Task objective → Copy out the entries exactly, from the first line to the last.

++++ Dataset content ++++

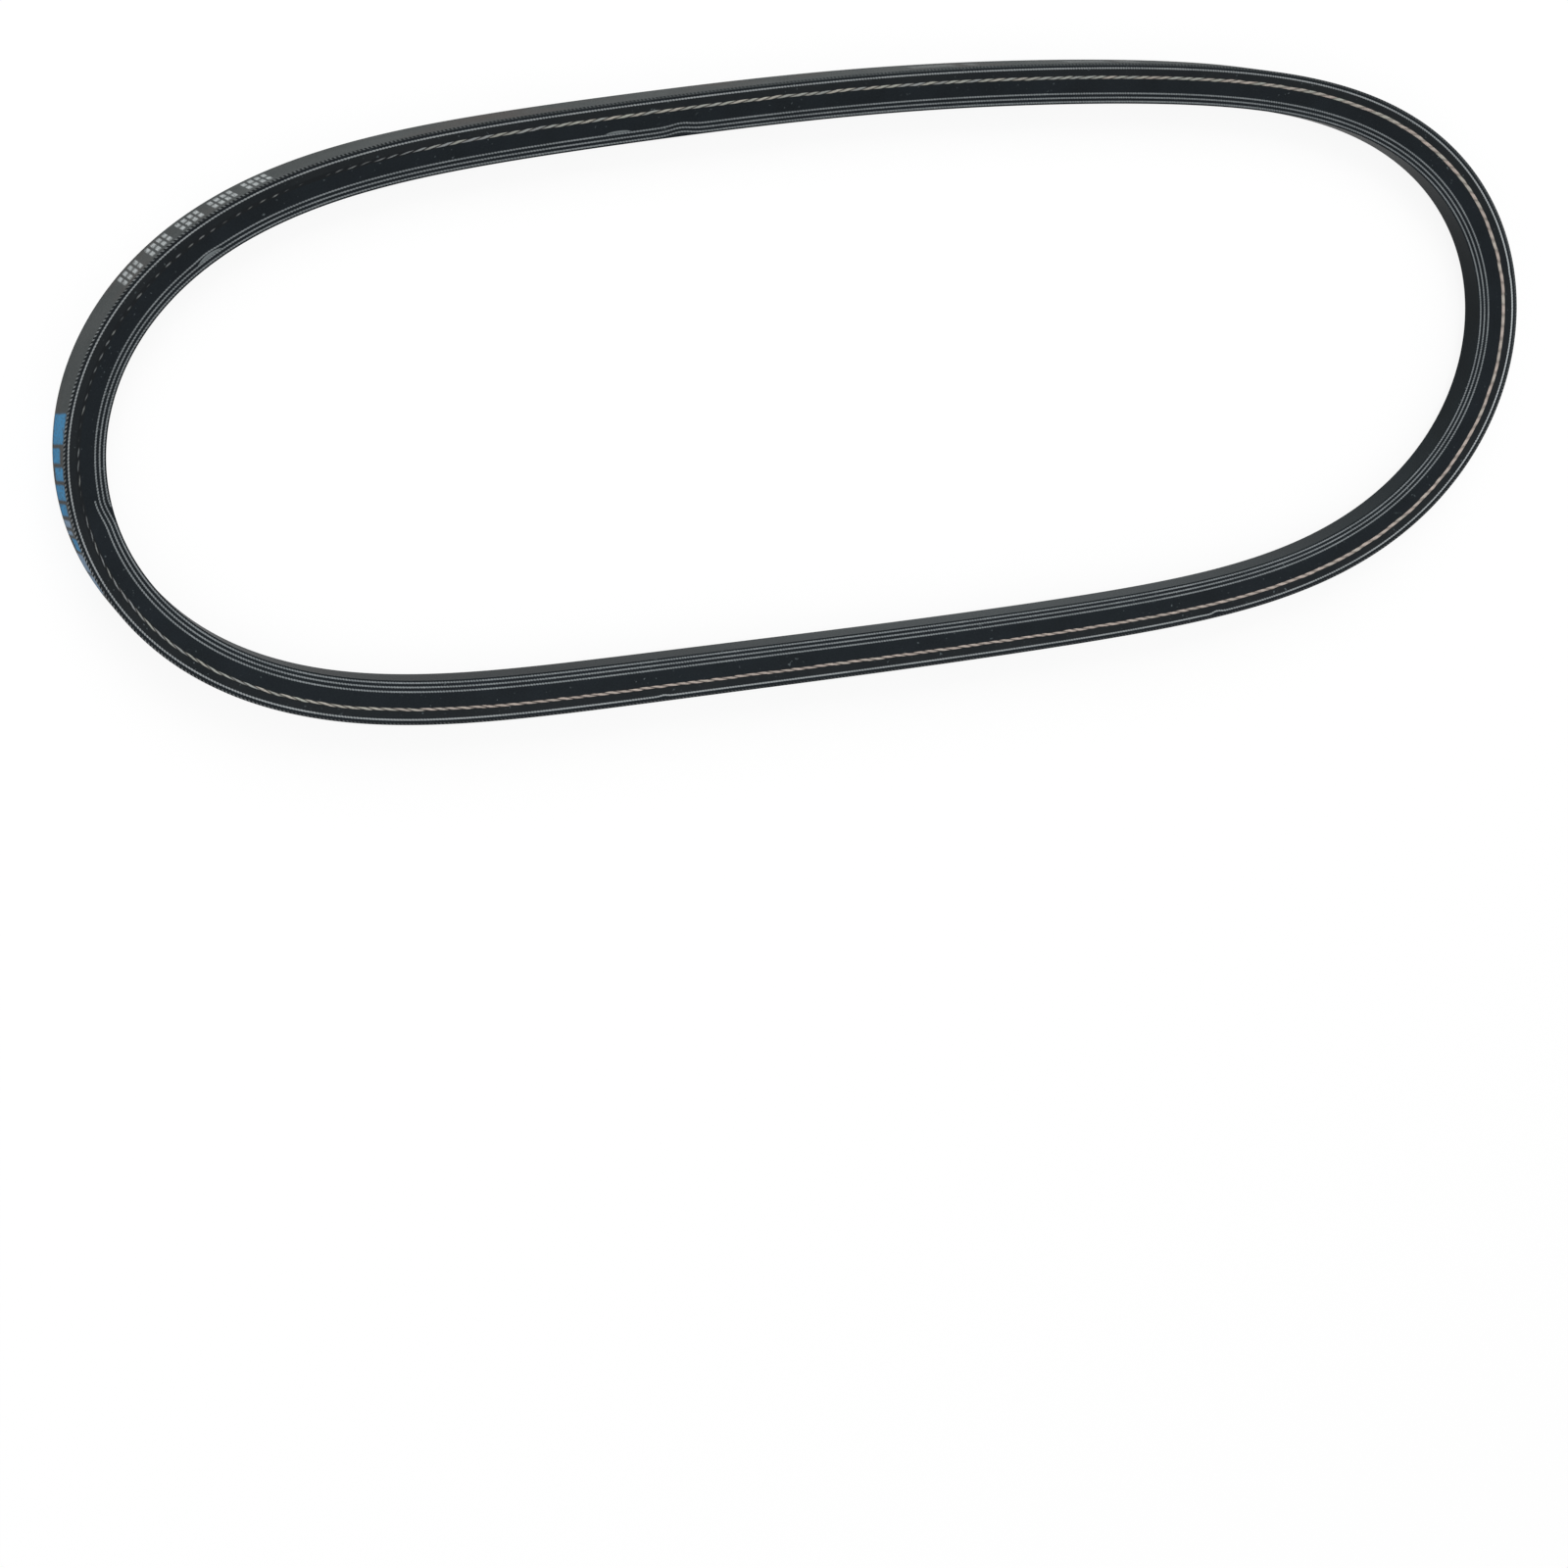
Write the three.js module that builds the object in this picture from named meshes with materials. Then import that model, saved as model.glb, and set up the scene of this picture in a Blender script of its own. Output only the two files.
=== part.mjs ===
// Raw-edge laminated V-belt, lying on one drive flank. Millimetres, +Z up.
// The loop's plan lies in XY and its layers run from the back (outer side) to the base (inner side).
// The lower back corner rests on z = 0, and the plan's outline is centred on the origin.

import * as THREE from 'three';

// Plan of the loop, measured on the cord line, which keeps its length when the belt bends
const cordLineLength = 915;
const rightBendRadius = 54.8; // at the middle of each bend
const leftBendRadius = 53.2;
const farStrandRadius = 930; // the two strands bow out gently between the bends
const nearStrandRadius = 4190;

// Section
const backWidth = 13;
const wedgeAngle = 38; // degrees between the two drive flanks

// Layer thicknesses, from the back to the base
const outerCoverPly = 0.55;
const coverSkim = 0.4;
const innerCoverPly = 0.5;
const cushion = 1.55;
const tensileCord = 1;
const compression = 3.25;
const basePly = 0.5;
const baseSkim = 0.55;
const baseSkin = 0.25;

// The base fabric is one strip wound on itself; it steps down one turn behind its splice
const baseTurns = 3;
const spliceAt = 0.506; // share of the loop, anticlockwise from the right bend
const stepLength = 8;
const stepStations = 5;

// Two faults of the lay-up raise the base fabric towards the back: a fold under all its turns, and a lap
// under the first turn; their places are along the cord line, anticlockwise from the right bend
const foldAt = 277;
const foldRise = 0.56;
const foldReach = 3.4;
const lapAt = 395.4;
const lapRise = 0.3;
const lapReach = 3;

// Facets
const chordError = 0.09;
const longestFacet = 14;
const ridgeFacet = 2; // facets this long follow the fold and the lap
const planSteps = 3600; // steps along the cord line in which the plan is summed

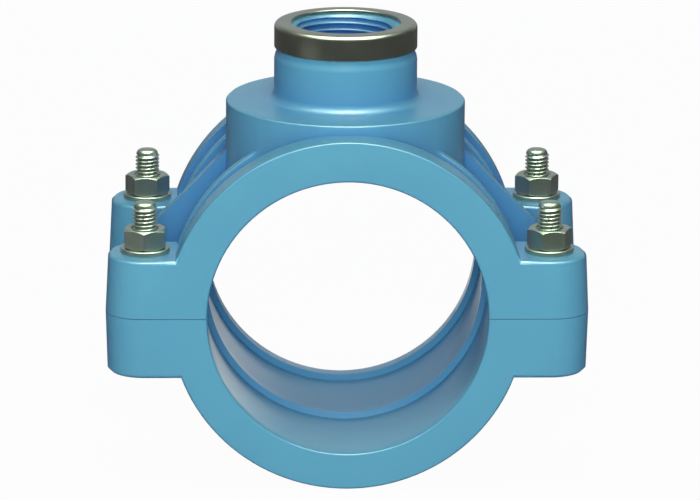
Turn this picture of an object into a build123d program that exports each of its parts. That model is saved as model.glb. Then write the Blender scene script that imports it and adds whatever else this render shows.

++++

Exercise answer →
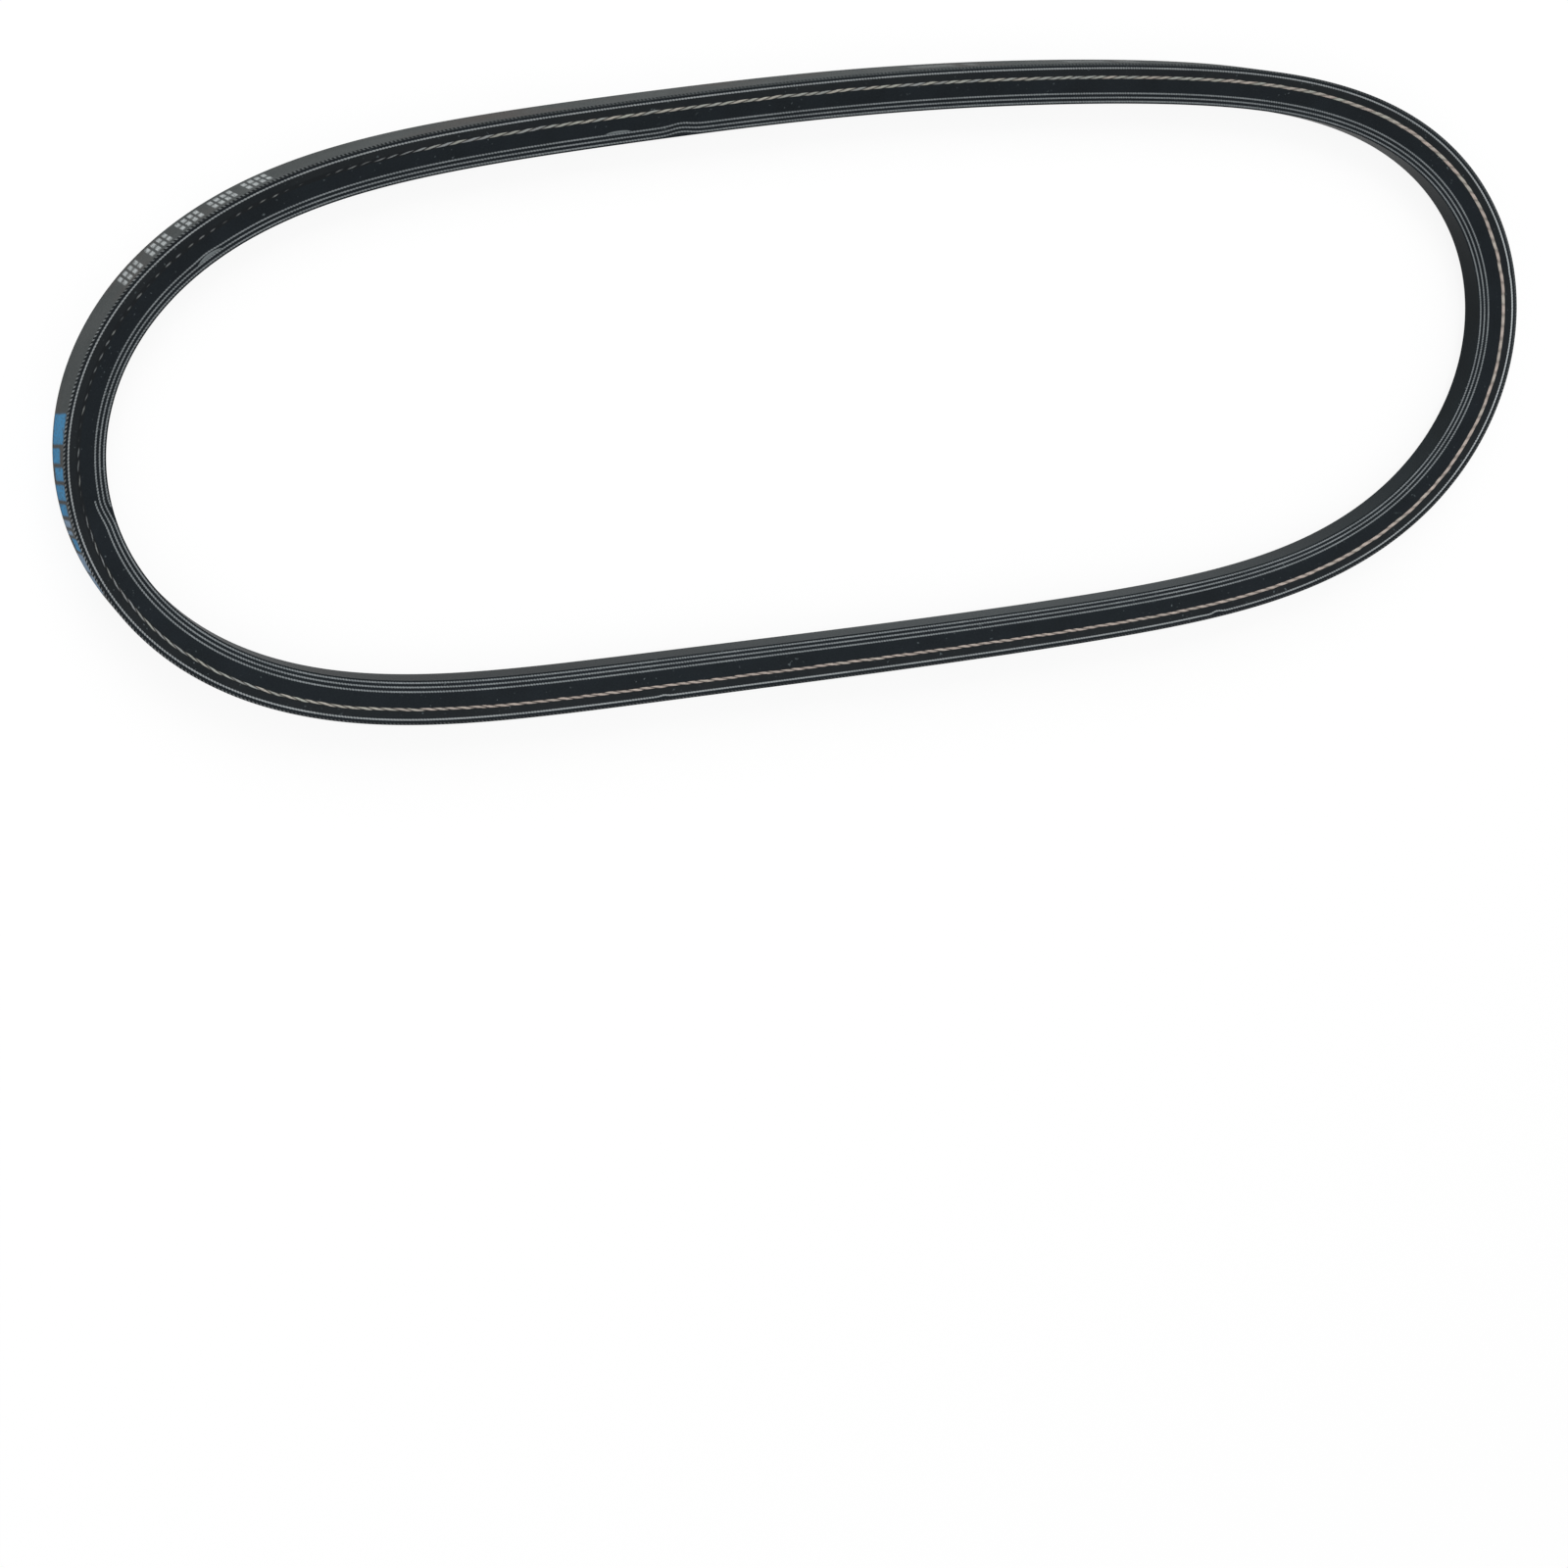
Write the three.js module that builds the object in this picture from named meshes with materials. Then import that model, saved as model.glb, and set up the scene of this picture in a Blender script of its own. Output only the two files.
=== part.mjs ===
// Raw-edge laminated V-belt, lying on one drive flank. Millimetres, +Z up.
// The loop's plan lies in XY and its layers run from the back (outer side) to the base (inner side).
// The lower back corner rests on z = 0, and the plan's outline is centred on the origin.

import * as THREE from 'three';

// Plan of the loop, measured on the cord line, which keeps its length when the belt bends
const cordLineLength = 915;
const rightBendRadius = 54.8; // at the middle of each bend
const leftBendRadius = 53.2;
const farStrandRadius = 930; // the two strands bow out gently between the bends
const nearStrandRadius = 4190;

// Section
const backWidth = 13;
const wedgeAngle = 38; // degrees between the two drive flanks

// Layer thicknesses, from the back to the base
const outerCoverPly = 0.55;
const coverSkim = 0.4;
const innerCoverPly = 0.5;
const cushion = 1.55;
const tensileCord = 1;
const compression = 3.25;
const basePly = 0.5;
const baseSkim = 0.55;
const baseSkin = 0.25;

// The base fabric is one strip wound on itself; it steps down one turn behind its splice
const baseTurns = 3;
const spliceAt = 0.506; // share of the loop, anticlockwise from the right bend
const stepLength = 8;
const stepStations = 5;

// Two faults of the lay-up raise the base fabric towards the back: a fold under all its turns, and a lap
// under the first turn; their places are along the cord line, anticlockwise from the right bend
const foldAt = 277;
const foldRise = 0.56;
const foldReach = 3.4;
const lapAt = 395.4;
const lapRise = 0.3;
const lapReach = 3;

// Facets
const chordError = 0.09;
const longestFacet = 14;
const ridgeFacet = 2; // facets this long follow the fold and the lap
const planSteps = 3600; // steps along the cord line in which the plan is summed

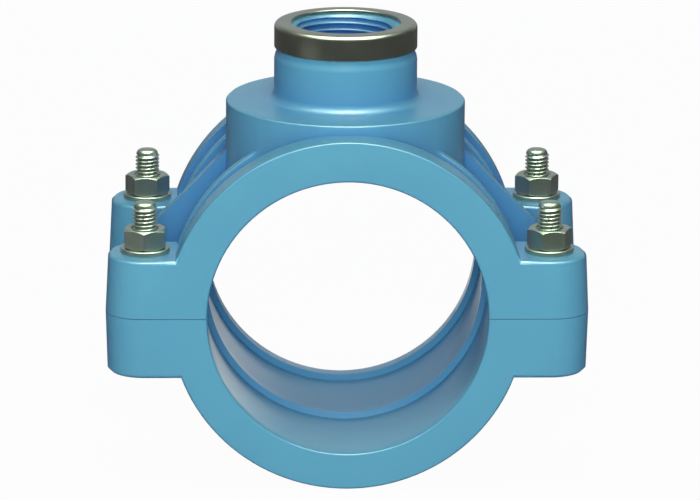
Turn this picture of an object into a build123d program that exports each of its parts. That model is saved as model.glb. Then write the Blender scene script that imports it and adds whatever else this render shows.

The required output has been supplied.